In response to the growing demand, American businessmen delved into production of toys and spectacle targeted toward children. By 1926, the United States was the greatest producer of toys in the world, meeting a serious demand as the influence of children grew over their parent consumption choices. The rise of the child’s participation in the act of consumption led to the development of “child experts” who directed, lectured, and instructed companies how to market to children using spectacle and “toy expositions,” and interactive marketing.[xxix] One such example of interactive marketing was the Dayton Arcade’s advertisement campaign with Dayton native and Hollywood child star, Mary Jane. Arcade retailers hosted interactive events in November of 1930 at which locals could meet the young star and purchase their “Mary Jane” products and toys.[xxx]

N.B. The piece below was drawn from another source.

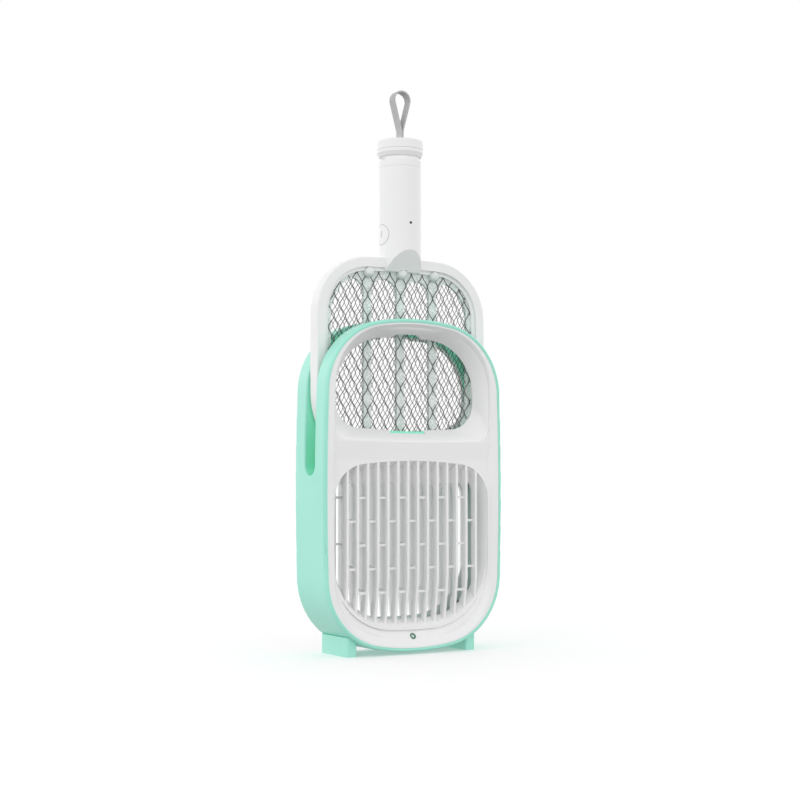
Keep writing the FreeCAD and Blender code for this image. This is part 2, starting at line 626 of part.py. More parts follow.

Advertisement from the Dayton Daily News, November, 1930
This style of informed advertising increased dramatically at Christmastime. By the middle and late 1920s, nearly every department store in America had its own “radio Santa Claus,” and weekly letter shipments to the North Pole.[xxxi] The involvement of children in interaction with Santa would continue into the 1930s as the Arcade Market invited them to meet Santa’s brother, “Jack Claus,” and listen for his nightly messages on the home radio.[xxxii] The process of tradition-invention had never stopped. Rather it continually, as in the past, adapted to meet the values of those participating.
The success of radio and print advertisement featuring Saint Nick created a demand to meet him in person. Thus, in 1937 Charles W. Howard, a career Santa Claus, founded the Howard Santa Claus School to train new prospective Kris Kringles in “showmanship, salesmenship, child psychology, the economics of the toy industry, and Santa history.”[xxxiii] As America entered the middle of the twentieth century, new mediums of Christmas advertisement and entertainment reached wider audiences, and like graduates of the Howard Santa Claus School, became standardized by a “canon” or a uniform Christmas lore centered around nostalgia informed by the country’s experience of prolonged depression and the Second World War.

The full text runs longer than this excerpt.